The partners include Antonine University in Lebanon, Tunis el-Manar and Sousse universities in Tunisia, Constantine and Mostaganem universities in Algeria, the Autonomous University of Madrid and Sapienza University in Rome.
The Francophone Network of Women Leaders in Higher Education and Research (RÉSUFF) is an associative partner that contributes to the project through networking and outreach efforts. Leila Saade, President of RÉSUFF’s Scientific Committee, shares with This Is Beirut that “collaboration within WE4LEAD happened organically, as the network shares the same goals as this project and is dedicated to advancing gender parity in academic institutions.”

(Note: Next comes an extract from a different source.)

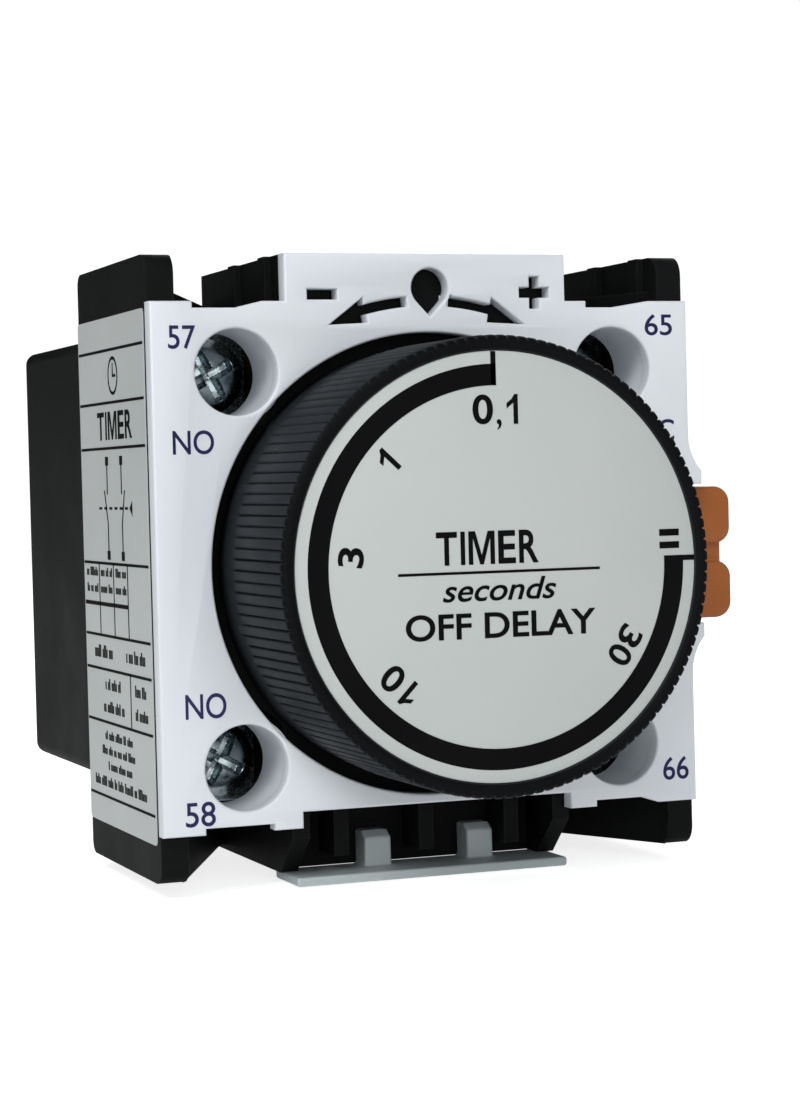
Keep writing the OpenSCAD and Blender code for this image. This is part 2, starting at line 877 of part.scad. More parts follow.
module terminal_nuts() {
    color([0.7, 0.71, 0.73])
        for (x = [-term_x, term_x])
            for (z = [-term_z, term_z])
                difference() {
                    span([x - nut_w / 2, x + nut_w / 2], [strip_depth + strip_t, strip_depth + strip_t + nut_t],
                        [z - nut_w / 2, z + nut_w / 2]);
                    inward(x, strip_depth, z) cylinder(r = screw_r + fit, h = 10);
                }
}

module clamp_washer(x, z) {
    start = head_depth + screw_head_t + 0.1;
    color([0.78, 0.79, 0.8])
        difference() {
            intersection() {
                span([x - washer_w / 2, x + washer_w / 2], [start, start + washer_t],
                    [z - washer_w / 2, z + washer_w / 2]);
                // clipped corners
                inward(x, start - cut, z) cylinder(r = washer_w * 0.62, h = washer_t + 2 * cut);
            }
            inward(x, start - cut, z) cylinder(r = screw_r + fit, h = 4);
        }
}

module clamp_washer_57() {
    clamp_washer(-term_x, term_z);
}

module clamp_washer_58() {
    clamp_washer(-term_x, -term_z);
}

module clamp_washer_65() {
    clamp_washer(term_x, term_z);
}

module clamp_washer_66() {
    clamp_washer(term_x, -term_z);
}

module terminal_screw(x, z) {
    color([0.8, 0.81, 0.82])
        inward(x, head_depth, z)
            difference() {
                union() {
                    cylinder(r = screw_head_r, h = screw_head_t);
                    cylinder(r = screw_r, h = screw_head_t + screw_len);
                }
                translate([-0.45, -screw_head_r - cut, -cut]) cube([0.9, 2 * (screw_head_r + cut), 1.1 + cut]);
                translate([-1.9, -0.45, -cut]) cube([3.8, 0.9, 1.5 + cut]);
            }
}

module terminal_screw_57() {
    terminal_screw(-term_x, term_z);
}

module terminal_screw_58() {
    terminal_screw(-term_x, -term_z);
}

module terminal_screw_65() {
    terminal_screw(term_x, term_z);
}

module terminal_screw_66() {
    terminal_screw(term_x, -term_z);
}

// ---------- release latch ----------

module release_latch() {
    y_back = latch_pivot_y;
    color([0.75, 0.4, 0.18])
        difference() {
            union() {
                translate([latch_x0, FRONT + latch_front, -latch_half])
                    cube([latch_x1 - latch_x0, body_depth - latch_front + hook_reach, 2 * latch_half]);
                // thumb tab in two steps with a groove between them
                translate([latch_x0, FRONT + latch_front, 0.7])
                    cube([half_w + latch_proud - latch_x0, latch_tab, latch_half - 0.7]);
                translate([latch_x0, FRONT + latch_front, -latch_half])
                    cube([half_w + latch_proud - latch_x0, latch_tab, latch_half - 0.7]);
                translate([latch_x0, FRONT + latch_front + 0.6, -1])
                    cube([half_w + latch_proud - 0.7 - latch_x0, latch_tab - 1.2, 2]);
                // hook behind the contactor's edge
                translate([latch_x0 - 1.3, hook_reach - 1.2, -latch_half])
                    cube([1.5, 1.2, 2 * latch_half]);
            }
            translate([latch_pivot_x, y_back, -latch_half - cut])
                cylinder(r = latch_pin_r + fit, h = 2 * latch_half + 2 * cut, $fn = 32);
        }
}

module latch_pin() {
    color([0.7, 0.71, 0.73])
        translate([latch_pivot_x, latch_pivot_y, -latch_half - 1.9])
            cylinder(r = latch_pin_r, h = 2 * latch_half + 3.8, $fn = 32);
}

module latch_spring() {
    color([0.75, 0.76, 0.78])
        translate([wall_in - 1.58, FRONT + 12, 0])
            rotate([0, 90, 0])
                coil(1.7, 0.15, 2, 1.55);
}

rear_housing();
front_housing();
front_cover();
bottom_clip_plate();
rating_label();
timing_head();
filter_pad();
check_valve();
assembly_screws();
latch_pin();
latch_spring();
fixed_contact_57();
fixed_contact_58();
fixed_contact_65();
fixed_contact_66();
fixed_contact_tips();
terminal_nuts();
rocker_pin();
return_spring();
snap_spring();
knob();
dial_plate();
knob_spindle();
metering_disc();
spindle_clip();
knob_spring();
bellows();
bellows_spring();
bellows_plunger();
drive_slider();
reversing_rocker();
contact_carrier();
bridge_contact_no();
bridge_contact_nc();
bridge_tips();
contact_springs();
release_latch();
clamp_washer_57();
clamp_washer_58();
clamp_washer_65();
clamp_washer_66();
terminal_screw_57();
terminal_screw_58();
terminal_screw_65();
terminal_screw_66();
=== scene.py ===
"""Clip-on pneumatic off-delay timer block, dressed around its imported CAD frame. Lengths in metres."""

import json
import math
import random

import bmesh
import bpy
from mathutils import Matrix, Vector


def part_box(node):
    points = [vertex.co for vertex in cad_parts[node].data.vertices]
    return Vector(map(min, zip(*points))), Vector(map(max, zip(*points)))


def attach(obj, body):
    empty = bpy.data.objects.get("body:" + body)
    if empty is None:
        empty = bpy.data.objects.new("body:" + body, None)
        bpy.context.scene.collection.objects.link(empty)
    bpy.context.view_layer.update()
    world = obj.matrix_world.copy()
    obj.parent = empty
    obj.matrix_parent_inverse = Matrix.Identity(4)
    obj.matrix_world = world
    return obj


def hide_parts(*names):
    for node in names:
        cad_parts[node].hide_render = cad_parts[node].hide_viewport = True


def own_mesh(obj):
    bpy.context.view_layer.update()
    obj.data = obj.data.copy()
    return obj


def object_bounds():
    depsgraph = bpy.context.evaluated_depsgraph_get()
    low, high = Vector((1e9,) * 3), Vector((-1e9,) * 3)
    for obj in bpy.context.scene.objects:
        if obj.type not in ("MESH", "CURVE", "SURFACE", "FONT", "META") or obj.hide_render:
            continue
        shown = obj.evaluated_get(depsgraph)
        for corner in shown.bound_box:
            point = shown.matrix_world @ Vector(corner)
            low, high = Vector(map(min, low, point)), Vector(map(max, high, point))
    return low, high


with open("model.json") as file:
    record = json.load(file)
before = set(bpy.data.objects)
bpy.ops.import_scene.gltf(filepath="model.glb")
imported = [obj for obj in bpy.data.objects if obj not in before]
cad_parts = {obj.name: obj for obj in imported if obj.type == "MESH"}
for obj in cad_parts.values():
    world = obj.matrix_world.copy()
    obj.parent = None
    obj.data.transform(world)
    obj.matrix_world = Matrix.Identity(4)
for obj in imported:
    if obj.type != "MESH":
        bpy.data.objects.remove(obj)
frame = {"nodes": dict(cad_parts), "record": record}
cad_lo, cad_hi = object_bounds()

MM = 0.001
TERMINALS = ("57", "58", "65", "66")
PRINT_T = 0.02 * MM                     # thickness of a printed mark
AXIS_R = 0.02                           # smallest radius of a turned profile, in millimetres
GLYPH_WEIGHT = 0.02                     # how much the strokes of the dial's characters are thickened
COVER_WEIGHT = 0.008                    # the same for the cover's marks
TIMER_WIDTHS = (0.95, 0.2, 1.2, 0.8, 0.9)       # shares of the width for each letter of TIMER

# ---------- places taken from the frame ----------

cover_lo, cover_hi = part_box("front_cover")
knob_lo, knob_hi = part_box("knob")
dial_lo, dial_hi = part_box("dial_plate")
label_lo, label_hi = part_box("rating_label")
bellows_lo, bellows_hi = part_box("bellows")
FRONT = cover_lo.y                      # plane of the cover's front face
KNOB_R = knob_hi.z
DIAL_R = dial_hi.z
GUIDES = {m["name"][-2:]: m for m in frame["record"]["mounts"]
          if m["name"].startswith("screwdriver_guide")}
GUIDE_R = GUIDES["57"]["dims"]["r_mm"] * MM
GUIDE_LENGTH = GUIDES["57"]["dims"]["length_mm"] * MM


# ---------- materials ----------

def node(tree, kind, **inputs):
    """Shader node whose inputs are linked to sockets or set to values."""
    made = tree.nodes.new("ShaderNode" + kind)
    for name, value in inputs.items():
        socket = made.inputs[name.replace("_", " ")]
        if isinstance(value, bpy.types.NodeSocket):
            tree.links.new(value, socket)
        else:
            socket.default_value = value
    return made


def noise(tree, place, size, detail=3.0, stretch=None):
    """Noise whose features are about size metres across; stretch scales it per axis."""
    if stretch:
        place = node(tree, "Mapping", Vector=place, Scale=stretch).outputs["Vector"]
    return node(tree, "TexNoise", Vector=place, Scale=1 / size, Detail=detail).outputs["Fac"]


def spread(tree, value, low, high, from_low=0.3, from_high=0.7):
    """Stretches a value's middle range to run from low to high."""
    made = node(tree, "MapRange", Value=value, From_Min=from_low, From_Max=from_high,
                To_Min=low, To_Max=high)
    return made.outputs["Result"]


def blend_colour(tree, share, first, second):
    """First colour where share is 0, second where it is 1; either may be a socket."""
    made = tree.nodes.new("ShaderNodeMix")
    made.data_type = "RGBA"
    tree.links.new(share, made.inputs[0])
    for socket, value in ((made.inputs[6], first), (made.inputs[7], second)):
        if isinstance(value, bpy.types.NodeSocket):
            tree.links.new(value, socket)
        else:
            socket.default_value = (*value, 1)
    return made.outputs[2]


def multiply(tree, first, second):
    """Product of two sockets or numbers."""
    made = tree.nodes.new("ShaderNodeMath")
    made.operation = "MULTIPLY"
    for socket, value in zip(made.inputs, (first, second)):
        if isinstance(value, bpy.types.NodeSocket):
            tree.links.new(value, socket)
        else:
            socket.default_value = value
    return made.outputs[0]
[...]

Launched in 2015 under the auspices of the Agence universitaire de la Francophonie (AUF), RÉSUFF now boasts 90 institutional, associative and individual members. “Intricately linked to around a thousand institutions within the AUF university network, it plays a pivotal role in spreading the outcomes of the WE4LEAD project,” Saade explains.
In this regard, Makdessi believes that “having LU, the only public institution in Lebanon, participate in the international management of WE4LEAD contributes to shaping institutional culture beyond the academic realm.” He adds, “Promoting gender equality within educational institutions would influence other sectors, contributing to changing perceptions about the role of women in society.”
A Rigorous Schedule
Based on data collected from various countries, WE4LEAD puts forth eight work packages, distributed according to a schedule that outlines the outcomes to be presented at each stage of the journey.
Among the activities to be carried out in this framework are a series of training sessions on various topics, including gender and leadership, recruitment and promotion without gender stereotypes and sexual harassment.
A crucial task within the project involves setting up a “parity unit” within each institution. This entity is responsible for identifying signs of gender inequality and ensuring the establishment of a lasting culture of parity.
Additionally, the drafting guide for an equality plan, a mission jointly undertaken by AU and Sapienza University of Rome, aims to formulate a recruitment process that mitigates the impact of implicit gender bias.
Every task undergoes scrutiny from a quality assurance committee that includes members from partner universities. This committee offers feedback on the completed task, fostering discussions on potential adjustments and enhancements.
It’s a collaborative effort, and we’ll be eagerly tracking its evolution!